Supply Chain Insights founder Lora Cecere overviews five different strategies to consider to implement supply chain planning technologies; stabilize current investments; build efficient B2B networks; augment current functionality based on risk profile...
“What did you learn?” asked the client. I smiled and reflected. It was a thought-provoking question.
The ROI study on supply chain planning was completed. We were reviewing the data that is showcased in the blog post Three Questions People are Afraid to Ask. The data is clear: best-of-breed supply chain planning solutions are faster to implement, have a better ROI and yield higher satisfaction than planning systems from ERP providers.
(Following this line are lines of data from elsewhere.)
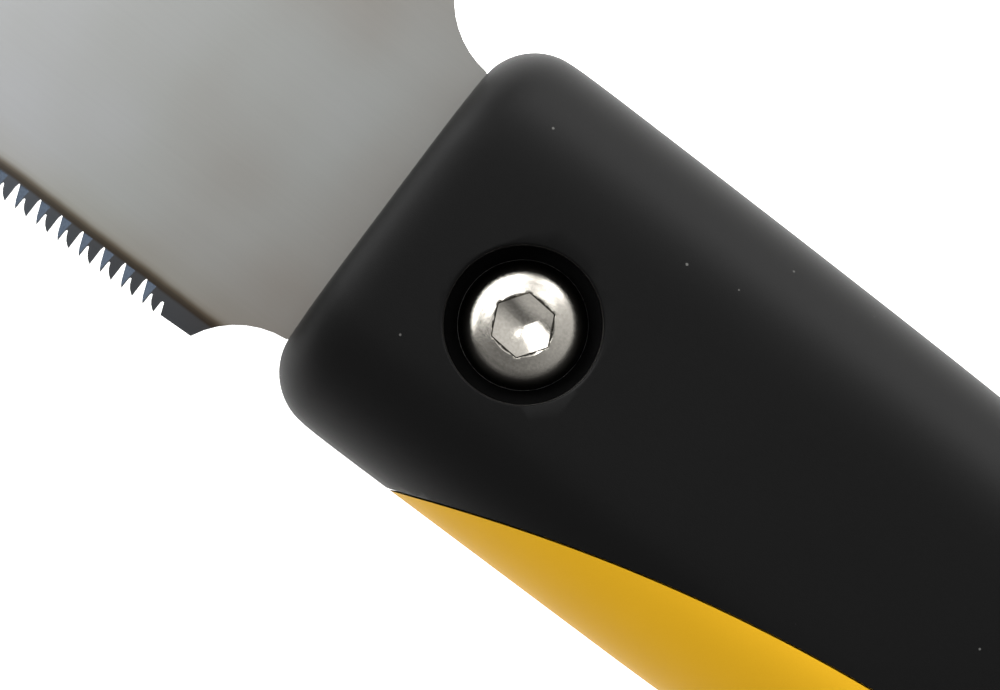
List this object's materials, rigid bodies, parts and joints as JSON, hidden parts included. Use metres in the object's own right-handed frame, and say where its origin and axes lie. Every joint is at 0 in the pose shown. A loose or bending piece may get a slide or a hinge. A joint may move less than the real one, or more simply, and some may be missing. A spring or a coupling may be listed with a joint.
{
  "type": "drywall saw",
  "caption": "Pull-stroke drywall saw: a tapered, pointed blade with fine teeth, held by a recessed hex screw in a two-colour handle with a finger hollow and a hanging hole.",
  "frame": {"origin": "middle of the overall box's underside, where the saw lies on its left side", "axes": "+X from the blade's point towards the handle's butt, +Y towards the blade's back, -Y the way the teeth face, +Z square to the blade, out of the side with the clamp screw's head"},
  "size_m": [0.383, 0.0442, 0.026],
  "materials": {
    "blade_steel": "satin ground spring steel, hardened dark along the teeth",
    "screw_nickel": "satin nickel plate",
    "zinc_steel": "bright zinc plate",
    "liner_steel": "blanked cold-rolled steel",
    "handle_yellow": "fine matte moulding grain",
    "grip_black": "smooth matte soft elastomer"
  },
  "bodies": {
    "handle": {"clamp_nut": "zinc_steel", "liner_right": "liner_steel", "liner_left": "liner_steel", "liner_spacer": "liner_steel", "chassis_rivet_1": "liner_steel", "chassis_rivet_2": "liner_steel", "chassis_rivet_3": "liner_steel", "shell_right": "handle_yellow", "shell_left": "handle_yellow", "grip_right": "grip_black", "grip_left": "grip_black", "shell_screw_1": "zinc_steel", "shell_screw_2": "zinc_steel", "shell_screw_3": "zinc_steel", "shell_screw_4": "zinc_steel", "shell_screw_5": "zinc_steel", "hang_eyelet": "zinc_steel"},
    "blade": {"blade": "blade_steel"},
    "clamp_washer": {"clamp_washer": "zinc_steel"},
    "clamp_screw": {"clamp_screw": "screw_nickel"}
  },
  "joints": [
    {"name": "blade_slide", "type": "slide", "parent": "handle", "child": "blade", "axis": [-1, 0, 0], "range_m": [0, 0.03]},
    {"name": "screw_back_off", "type": "slide", "parent": "handle", "child": "clamp_washer", "axis": [0, 0, 1], "range_m": [0, 0.002]},
    {"name": "clamp_screw_turn", "type": "hinge", "parent": "clamp_washer", "child": "clamp_screw", "pos_m": [0.03885, 0.00175, 0.0165], "axis": [0, 0, 1], "range_deg": [0, 720.5]}
  ],
  "couplings": [
    {"joint": "clamp_screw_turn", "follows": "screw_back_off", "rad_per_m": 6283.2}
  ]
}
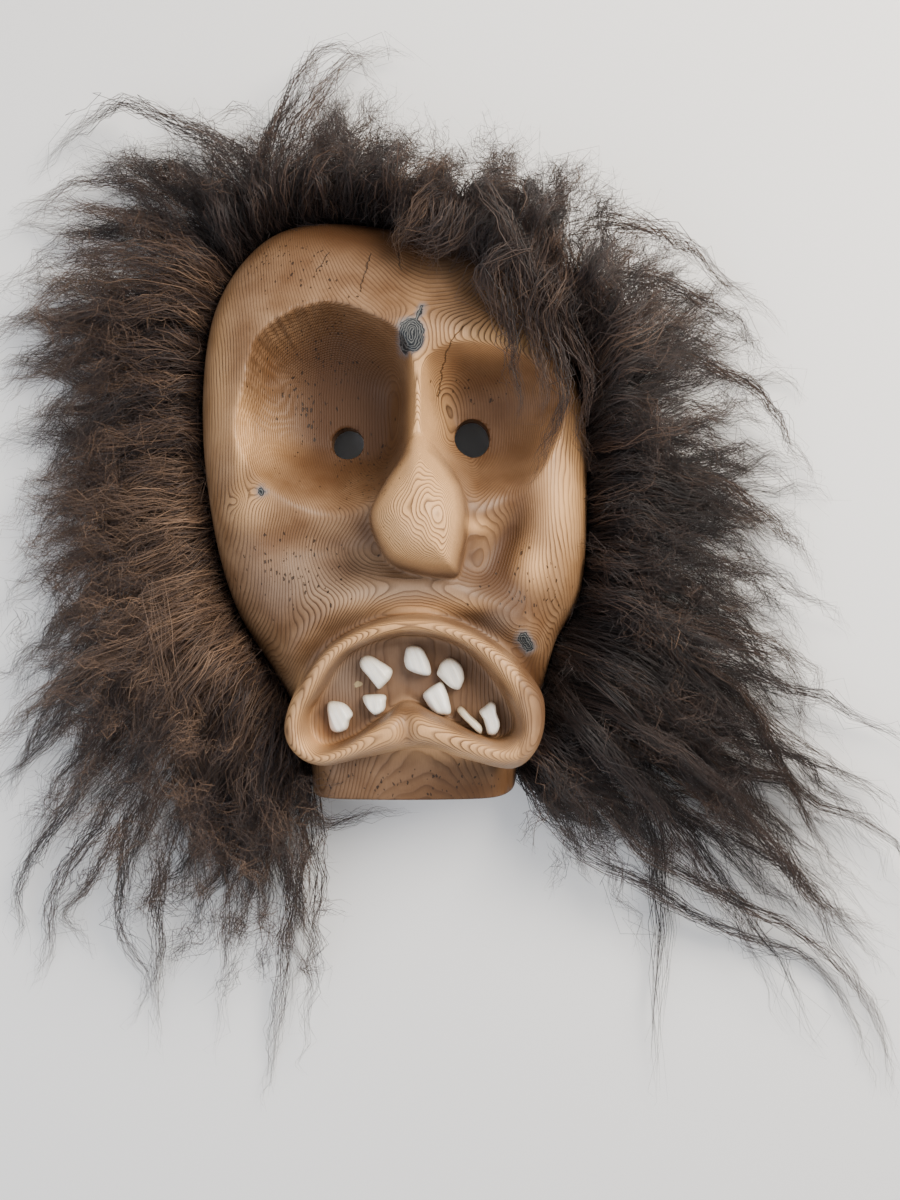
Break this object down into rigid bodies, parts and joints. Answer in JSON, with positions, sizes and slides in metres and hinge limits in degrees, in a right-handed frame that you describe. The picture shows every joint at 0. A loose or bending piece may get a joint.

When I finished the blog post last week, I sent the research to fifteen supply chain leaders in manufacturing and asked for their opinions on the study. These were large multi-national manufacturing companies with very senior supply chain leaders. Their response surprised me. They said, “I am surprised that companies in your study rate themselves so highly on the use of supply chain planning technologies. For us, the results of supply chain planning solutions are disappointing. We struggle to find solutions in the market that meet our needs. We don’t think that anyone is happy.”
So, I answered the question from the client in a dry, understated tone, “ I don’t think that we have met the needs of large multinational manufacturers in the design of supply chain planning as we know it today. I think that vendors are largely competing with each other, and not able to see the true needs of users.
There have been many obstacles. Initially, the market was over-hyped and the first generation of solutions under-delivered. The second generation solutions (extended ERP footprints) made this even worse. As we can see from the research, these solutions were more expensive, harder to use, and required larger teams to run (30-40% more people). In parallel, supply chain planning talent became more scarce and the attainable market for software vendors contracted as 38% of their targeted customers went through M&A. The merger mania created a more complex IT environment.
Today, the gray-hairs of the first and second generation are retiring. We have the opportunity to build solutions that can better meet the needs of large manufacturers (greater than 5B$), but to do this, we have to get past the historical baggage of this market evolution to accomplish this goal.” It was an answer that the client did not want to hear. It is also an answer that I really do not want to tell. I was a part of the evolution of supply chain planning solutions; and today, we have a quagmire. I firmly believe that the next generation of supply chain planning will come from new best-of-breed providers in the Third Act.
So, what should a global manufacturer do? Here are five actions to consider:
1) Stabilize Current Investments. The first step is to stabilize current investments. My recommendation is to not rip and replace software at this time. Instead, I would invest in software tuning. Many software companies offer an audit that you may also want to consider.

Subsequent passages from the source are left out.